Instruction ->
Starting with the first line and ending with the line that holds "wasm.setup();", repeat the material exactly.

Dataset section ->
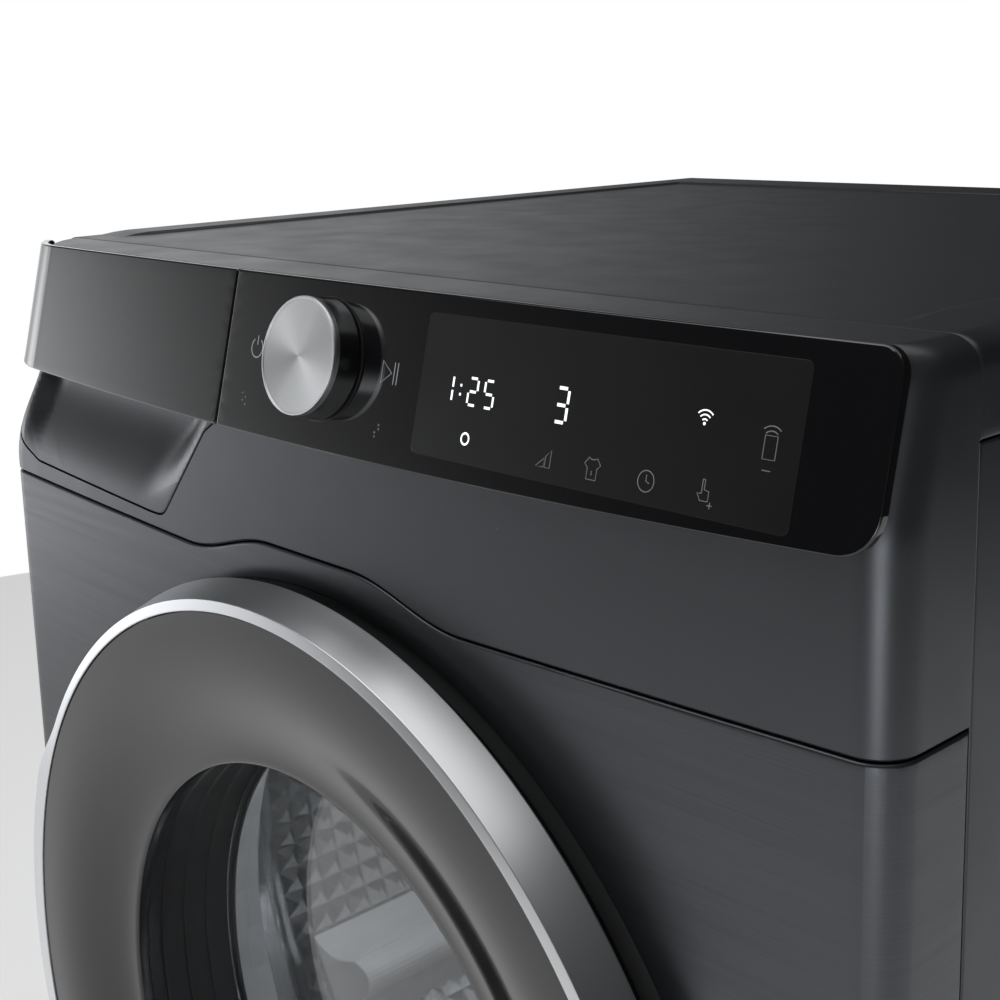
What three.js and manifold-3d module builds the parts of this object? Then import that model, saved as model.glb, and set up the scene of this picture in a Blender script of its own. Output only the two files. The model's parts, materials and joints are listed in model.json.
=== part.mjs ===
// Front-loading heat-pump clothes dryer, in millimetres, +Z up, front towards -Y.
// The origin is on the floor, under the middle of the machine's outer box.
import * as THREE from 'three';
import { mergeVertices } from 'three/addons/utils/BufferGeometryUtils.js';
import Module from 'manifold-3d';

const wasm = await Module();
wasm.setup();

// ---------- driving dimensions ----------
const WIDTH = 600;                 // outside of the casing
const HEIGHT = 850;                // floor to the top cover's rim
const DEPTH = 634;                 // door ring's front to the rear panel's bulge
const HALF_W = WIDTH / 2;
const Y_BACK = DEPTH / 2;
const Y_DOOR_FACE = -DEPTH / 2;    // front edge of the door ring
const Y_FRONT = -283;              // front panel at its corners
const FRONT_BOW = 4;               // how far the middle of the front stands out
const CORNER_R = 15;               // upright front corners
const Y_SEAM = -238.5;             // where front panel and fascia meet the side panels
const GAP = 0.3;                   // clearance between touching pieces

const Z_SKIRT = 815;               // lower edge of the top cover
const RIM_STEP = 1.7;              // raised border of the top cover
const Z_PANEL_BOTTOM = 22;
const PANEL_T = 2;
const FASCIA_T = 3;

const GLASS_TILT = THREE.MathUtils.degToRad(14);
const GLASS_TOP_Y = -273;          // front of the glass at the top edge, before the bow
const GLASS_T = 4;
const GLASS_BOTTOM_MID = 779;
const GLASS_BOTTOM_END = 785.5;
const DIVIDER_X = -57;             // joint between drawer front and control glass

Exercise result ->
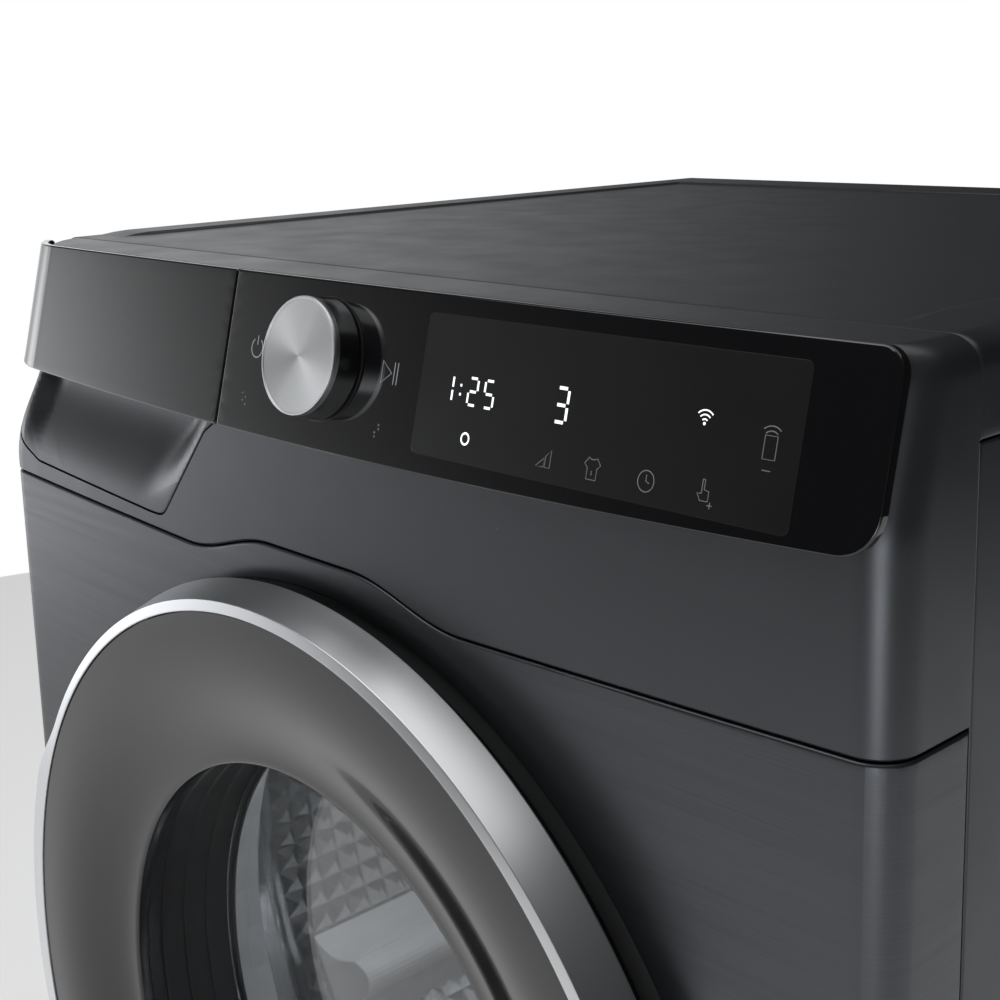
What three.js and manifold-3d module builds the parts of this object? Then import that model, saved as model.glb, and set up the scene of this picture in a Blender script of its own. Output only the two files. The model's parts, materials and joints are listed in model.json.
=== part.mjs ===
// Front-loading heat-pump clothes dryer, in millimetres, +Z up, front towards -Y.
// The origin is on the floor, under the middle of the machine's outer box.
import * as THREE from 'three';
import { mergeVertices } from 'three/addons/utils/BufferGeometryUtils.js';
import Module from 'manifold-3d';

const wasm = await Module();
wasm.setup();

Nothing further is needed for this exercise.